Meski hukuman mati dan hukuman kebiri kimia dianggap tidak efektif memberikan efek jera bagi pelaku kekerasan seksual, Siti menilai Herry mesti direhabilitasi agar mampu mengubah cara pandangnya terhadap wanita. Kesadaran Herry mesti dibangun, sehingga timbul kesadaran bahwa perbuatannya merugikan korban dan diri sendiri. “Lebih kepada bagaimana membangun cara berpikir sebagai lelaki baru. Rehabilitasi cara berpikir yang membongkar nilai -nilai partriaki,” ujarnya
Lahirnya polemik hukuman yang tepat bagi pelaku kejahatan seksual ataupun terhadap kasus korupsi (JawaPos.com) nampaklah cacat dan bobroknya sistem sekuler-Demokrasi dengan ide kebebasannya. Selain itu Demokrasi juga menggaungkan HAM (Hak Asasi Manusia) dan menjadikannya ukuran atau standar solusi atas masalah. Standar ini menimbulkan ketidak jelasan bahkan menimbulkan polemik.
Ini semua berawal dari cara pandang hidup yang tidak berlandaskan pada aqidah Islam. Bahwa segala aktifitas yang kita lakukan dalam segala aspek kehidupan ini haruslah karena keimanan yaitu takut hanya kepada Allah swt dan hari penghisaban kelak. Bahwa manusia akan mendapatkan pembalasan sesuai apa yang telah dilakukannya di dunia.
Selain itu kita harus senantiasa menjadikan solusi atas segala masalah hanya dari Allah dari Sang Kholiq. Ini semua sebagaimana yang tertuang dalam Al Qur'an dan As Sunnah. Bahwa hukum yang ada di dalamnya bersumber dari Al Mudabbir. Hukum inilah yang akan digunakan untuk mengatur kehidupan manusia agar semua berjalan lancar, baik dan penuh penjagaan serta jaminan agar manusia bisa hidup terarah dan tidak salah jalan.
Pengaturan tersebut mulai dari tata cara sholat, berpuasa, ekonomi, pendidikan, kesehatan, sosial, juga terkait sistem pemerintahan dan sistem sanksi bagi pelaku kemaksiatan.

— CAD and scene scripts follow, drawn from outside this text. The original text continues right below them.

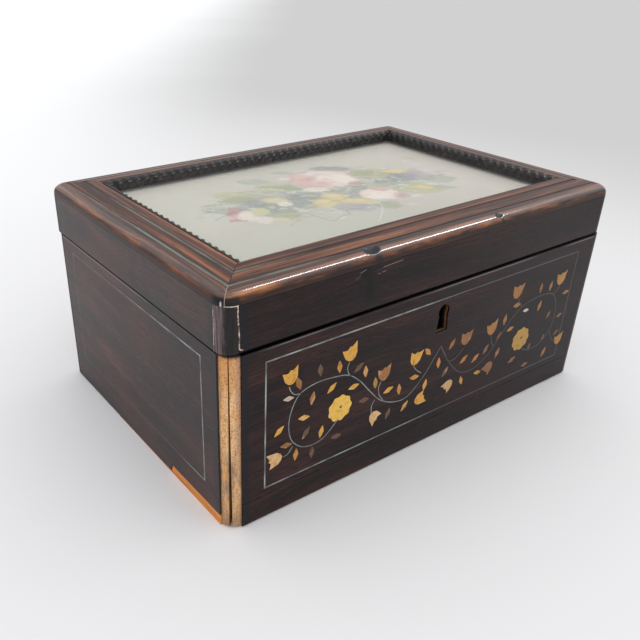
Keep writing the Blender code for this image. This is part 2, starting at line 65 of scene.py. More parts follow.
def srgb(red: float, green: float, blue: float) -> Colour:
    """Turn a colour as a picture shows it into the linear colour that a shader takes.

    Args:
        red: Red, from 0 to 255.
        green: Green, from 0 to 255.
        blue: Blue, from 0 to 255.

    Returns:
        The linear colour, with an alpha of 1.
    """
    def linear(level: float) -> float:
        """Undo the display curve for one channel."""
        share = level / 255
        return share / 12.92 if share <= 0.04045 else ((share + 0.055) / 1.055) ** 2.4

    return linear(red), linear(green), linear(blue), 1.0


class Grain(Enum):
    """The way that the grain of a piece of wood runs, as an axis of the part."""

    ALONG_X = 0
    ALONG_Y = 1
    ALONG_Z = 2

    def stretch(self, along: float, across: float) -> Vector:
        """Scales that draw a pattern out along the grain.

        Args:
            along: Features per metre along the grain.
            across: Features per metre across it.

        Returns:
            One scale for each axis.
        """
        scales = Vector((across, across, across))
        scales[self.value] = along
        return scales

    def move(self, reach: float) -> Vector:
        """A move of the given reach along the grain's axis."""
        return self.stretch(reach, 0.0)


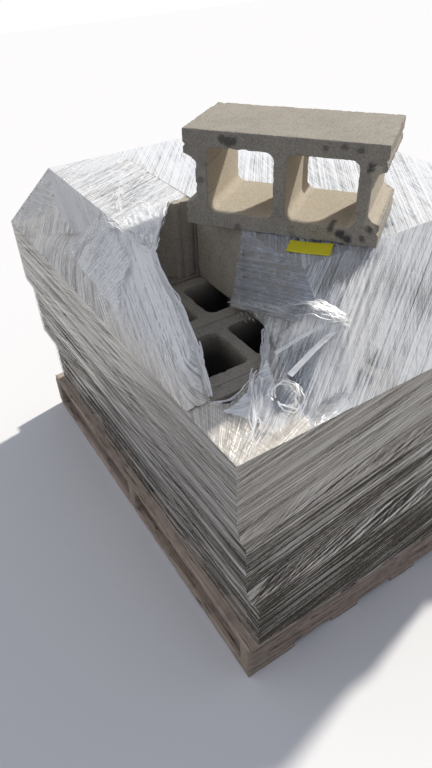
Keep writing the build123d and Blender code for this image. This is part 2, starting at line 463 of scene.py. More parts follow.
def half_block(end: tuple, detail: Detail) -> Surface:
    """The block's half on its +X side, from its middle plane, about the block's centre.

    The arris where two faces meet is a quarter of a circle cut in two: at a distance d from it, up to its
    radius R, the face has turned by a = 45 (1 - d / R) degrees and lies R (1 - cos a) behind its plane.

    Args:
        end: half of the end's outline, as (depth from the block's end, distance from its middle line).
        detail: how finely it is made.

    Returns:
        Its faces, with each point's gap from the nearest arris and, in the core, how deep it lies.
    """
    radius = BLOCK.arris
    top = BLOCK.height / 2
    near_half = [(BLOCK.length / 2 - depth, -y) for depth, y in end]
    far_half = [(x, -y) for x, y in near_half[::-1]]
    outline = np.array([(0.0, -BLOCK.width / 2), *near_half, *far_half, (0.0, BLOCK.width / 2)])
    wall = corner_kept(rounded_corners(outline, 1.5), detail.spacing)
    middle = np.array([(0.0, BLOCK.width / 2), (0.0, -BLOCK.width / 2)])
    centre_line = corner_kept(middle, detail.spacing * 1.5)
    outer = np.concatenate([wall, centre_line[1:-1]])
    on_wall = np.arange(len(outer)) < len(wall)
    tangent = np.gradient(wall, axis=0)
    from_wall = np.stack([-tangent[:, 1], tangent[:, 0]], -1)
    from_centre = np.tile([[1.0, 0.0]], (len(outer) - len(wall), 1))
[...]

Semua diatur oleh Allah. Hukuman/sanksi yang berasal dari Allah SWT memiliki dua fungsi yaitu untuk memberikan efek jera di dunia juga sebagai penebus dosa kelak dari hari akhir.
Polemik hukum hari ini disebabkan aqidah sekuler yang memisahkan aturan agama dengan kehidupan. Adapun seperangkat aturan yang digunakan dalam kehidupan adalah aturan yang hanya berdasar hawa nafsu saja. Seperangkat aturan ini tidak akan mampu memberikan pengayoman serta keadilan bagi umat manusia.
Berbeda halnya dengan sistem Islam. Aturan Islam adalah aturan yang berasal dari Al Kholiq yang menciptakan manusia beserta isinya. Maka Dialah Dzat yang Maha Mengetahui apa yang terbaik bagi manusia. Oleh karena hanya dengan diterapkannya hukum Islam kaafahlah kita akan merasakan keadilan dengan ditegakkannya dalam sebuah institusi yaitu Daulah Khilafah Islamiyah.